Each third grade class picked a business.

Lemonade Stand
Manicure Station
Candygrams
Tattoos

Sort of a One-Stop-Salon-Shop if you will.

The business hours were set for 'Celebrate Learning Night' when every grade level would be lovingly leading/dragging their parents through the hallways.


Jen asked last year's kids to come up with as many advertising ideas as they could.

Sign spinning. Great.
Commercials for the school news. Let's do it.
Ask Ms. Heidi to sew us a lemon costume like that pizza guy that stands on the corner by Slices. Um, I'll ask.

Of course she knew I would say 'yes.'  She was just being polite.
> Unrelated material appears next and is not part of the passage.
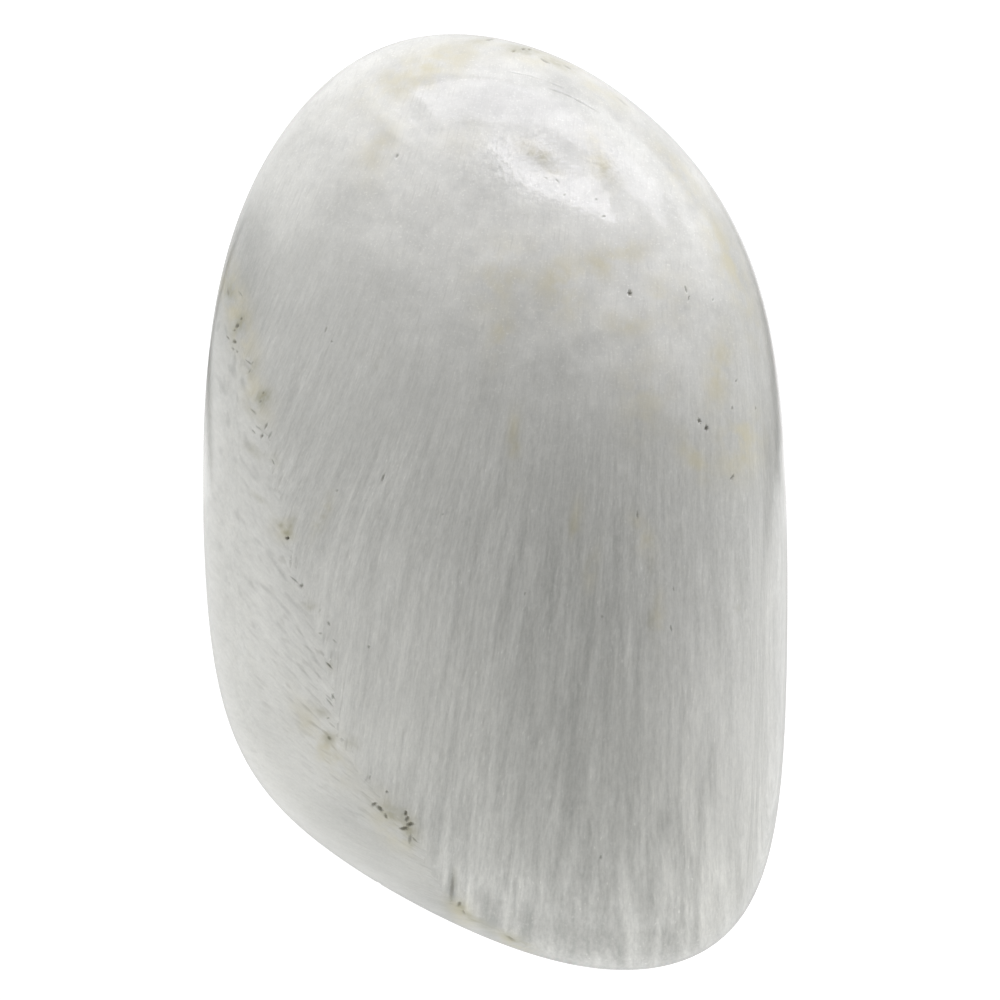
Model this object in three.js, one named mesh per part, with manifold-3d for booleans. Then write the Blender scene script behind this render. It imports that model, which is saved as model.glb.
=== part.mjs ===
// A palm stone of scolecite: one pebble of white, fibrous rock, ground to shape by hand and tumbled to a soft
// polish. It lies on its broad back. Millimetres, +Z up. The origin is under the middle of the stone, on the
// surface it rests on. +Y points to the domed end, +X to the straighter long side.

import Module from "manifold-3d";
import * as THREE from "three";
import { mergeVertices } from "three/addons/utils/BufferGeometryUtils.js";

const wasm = await Module();
wasm.setup();

// Driving dimensions of the finished stone
const LENGTH = 66;
const WIDTH = 41.2;
const THICKNESS = 27.5;

// The outline, as the grinder made it: an oval pebble held to the wheel at eleven places round its edge. Each
// place has a direction in degrees, counted from +X towards +Y, and its distance from the middle.
const OVAL_X = 36;
const OVAL_Y = 46;
const GROUND_PLACES = [
  { direction: 0, distance: 21 },
  { direction: 30, distance: 26.5 },
  { direction: 60, distance: 32 },
  { direction: 100, distance: 36 },
  { direction: 150, distance: 27.5 },
  { direction: 181, distance: 21 },
  { direction: 210, distance: 28 },
  { direction: 240, distance: 28 },
  { direction: 265, distance: 37 },
  { direction: 295, distance: 40 },
  { direction: 325, distance: 37.5 },
];

// How sharply the ground places meet: a high power leaves narrow corners, 2 would blur them into an ellipse
const CORNER_POWER = 8;

// The pillow section, from the widest line up to the crest and down to the back
const RISE_ABOVE = 15;
const DEPTH_BELOW = 13;
const PILLOW_POWER = 2.2;

// The crest lies off the middle, and the domed end is the thicker one
const CREST_SHIFT_X = 5;
const CREST_SHIFT_Y = -2;
const DOME_THICKENING = 0.08;

// The small worn flat that it rests on is this deep into the rounded back
const FLAT_DEPTH = 0.5;

// The ball of triangles that is pressed into the shape: 20 * (BALL_DETAIL + 1) ** 2 of them
const BALL_DETAIL = 15;

// Distance from the middle at which the outline lies, as a share of the point's own distance
function outlineShare(x, y) {
  const oval = ((x / OVAL_X) ** 2 + (y / OVAL_Y) ** 2) ** (CORNER_POWER / 2);
  const ground = GROUND_PLACES.reduce((sum, place) => {
    const angle = THREE.MathUtils.degToRad(place.direction);
    const reach = x * Math.cos(angle) + y * Math.sin(angle);
    return sum + Math.max(0, reach / place.distance) ** CORNER_POWER;
  }, 0);
  return (oval + ground) ** (1 / CORNER_POWER);
}

// The point of the rough stone that lies in the given direction from its middle
function roughPoint(direction) {
  const side = outlineShare(direction.x, direction.y);
  const height = Math.abs(direction.z) / (direction.z > 0 ? RISE_ABOVE : DEPTH_BELOW);
  const share = (side ** PILLOW_POWER + height ** PILLOW_POWER) ** (1 / PILLOW_POWER);
  const point = direction.clone().divideScalar(share);
  const rise = Math.max(0, point.z) / RISE_ABOVE;
  point.z *= 1 + DOME_THICKENING * point.y / (LENGTH / 2);
  point.x += CREST_SHIFT_X * rise ** 2;
  point.y += CREST_SHIFT_Y * rise ** 2;
  return point;
}

// The rough stone: a ball pressed into the rounded shape and trimmed to its finished size, its back below
// z = 0 by the depth of the resting flat
function roundedStone() {
  const ball = bare(new THREE.IcosahedronGeometry(1, BALL_DETAIL));
  const position = ball.attributes.position;
  const direction = new THREE.Vector3();
  for (let i = 0; i < position.count; i += 1) {
    direction.fromBufferAttribute(position, i).normalize();
    position.setXYZ(i, ...roughPoint(direction));
  }
  ball.computeBoundingBox();
  const rough = ball.boundingBox.getSize(new THREE.Vector3());
  const middle = ball.boundingBox.getCenter(new THREE.Vector3());
  ball.translate(-middle.x, -middle.y, -ball.boundingBox.min.z);
  ball.scale(WIDTH / rough.x, LENGTH / rough.y, (THICKNESS + FLAT_DEPTH) / rough.z);
  ball.translate(0, 0, -FLAT_DEPTH);
  return ball;
}

// The same shape with only its corner points, shared between the triangles that meet there
function bare(geometry) {
  geometry.deleteAttribute("normal");
  geometry.deleteAttribute("uv");
  return mergeVertices(geometry);
}

function solid(geometry) {
  const vertProperties = geometry.attributes.position.array;
  const triVerts = Uint32Array.from(geometry.index.array);
  return new wasm.Manifold(new wasm.Mesh({ numProp: 3, vertProperties, triVerts }));
}

// The finished stone: everything below z = 0 is worn away, which leaves the flat
function stoneGeometry() {
  const below = new THREE.BoxGeometry(2 * WIDTH, 2 * LENGTH, THICKNESS);
  below.translate(0, 0, -THICKNESS / 2);
  const worn = solid(roundedStone()).subtract(solid(bare(below))).getMesh();
  const geometry = new THREE.BufferGeometry();
  geometry.setAttribute("position", new THREE.BufferAttribute(worn.vertProperties, worn.numProp));
  geometry.setIndex(new THREE.BufferAttribute(worn.triVerts, 1));
  geometry.computeVertexNormals();
  return geometry;
}

const scolecite = new THREE.MeshStandardMaterial({ color: 0xc9c8c2, roughness: 0.3, metalness: 0 });

const stone = new THREE.Mesh(stoneGeometry(), scolecite);
stone.name = "palm_stone";

const group = new THREE.Group();
group.add(stone);

export default group;
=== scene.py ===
import math

import bmesh
import bpy
import numpy as np
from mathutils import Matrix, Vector


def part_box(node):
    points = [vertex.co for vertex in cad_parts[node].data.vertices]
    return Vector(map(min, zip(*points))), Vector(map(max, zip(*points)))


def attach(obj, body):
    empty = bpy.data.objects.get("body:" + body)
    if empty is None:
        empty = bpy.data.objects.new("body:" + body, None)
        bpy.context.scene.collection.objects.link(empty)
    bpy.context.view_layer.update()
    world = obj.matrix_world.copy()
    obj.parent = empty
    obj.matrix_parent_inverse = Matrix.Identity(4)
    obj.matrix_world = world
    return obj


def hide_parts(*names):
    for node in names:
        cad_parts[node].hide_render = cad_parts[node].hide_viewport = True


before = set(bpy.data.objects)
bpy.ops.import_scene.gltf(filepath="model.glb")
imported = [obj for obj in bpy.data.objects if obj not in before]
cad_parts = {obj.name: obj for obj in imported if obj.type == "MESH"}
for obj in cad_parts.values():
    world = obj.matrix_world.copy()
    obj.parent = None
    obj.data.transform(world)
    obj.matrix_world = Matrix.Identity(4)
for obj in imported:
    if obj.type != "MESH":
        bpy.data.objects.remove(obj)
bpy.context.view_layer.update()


# ---- Palm stone ------------------------------------------------------------------------------------------
# One pebble of scolecite, a white rock of fine needles that grew outwards in sprays. It was ground to shape
# on a wheel and tumbled to a soft polish. Two sprays meet in it along an open seam, and it lies on its back.

MM = 0.001
stone_low, stone_high = (np.array(corner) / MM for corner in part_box("palm_stone"))
HALF_LENGTH = (stone_high[1] - stone_low[1]) / 2

# The outline: an oval pebble held to the wheel at eleven places. Each has a direction in degrees, counted
# from +X towards +Y, and a distance from the middle in millimetres.
OVAL = (36, 46)
GROUND_PLACES = [
    (0, 21), (30, 26.5), (60, 32), (100, 36), (150, 27.5), (181, 21),
    (210, 28), (240, 28), (265, 37), (295, 40), (325, 37.5),
]
CORNER_POWER = 8

# The pillow section from the widest line up to the crest and down to the back, and the crest's place off the
# middle. The flat that the stone rests on is this deep into the rounded back.
RISE_ABOVE = 15
DEPTH_BELOW = 13
PILLOW_POWER = 2.2
CREST_SHIFT = (5, -2)
DOME_THICKENING = 0.08
FLAT_DEPTH = 0.5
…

Just like I said yes when this year's class needed lemontastic T-shirt iron-ons with their snappy slogan.


The four classes together raised $740 last Thursday night.

And I delightedly watched 22 mini entrepreneurs work a lemon costume with more ferocity than the Suns Gorilla on crack.  If I was a fightin' girl I would have driven the lemon above down to the corner by Slices and had her tell the Pizza costume, "You better call Pizza Hut, because you just got pizowned!"

Let's be real.  The only thing that stopped me from making that drive was the fear of kidnapping charges.


Some of the success of the night could be credited to Isaac's belly advertising too.  I hope that he has as much heart and generosity as those third graders.  And I hope he likes costumes because it is out of his hands until he can utter the words, "Please Ms. Heidi, I don't want to wear the Mr. T headpiece anymore."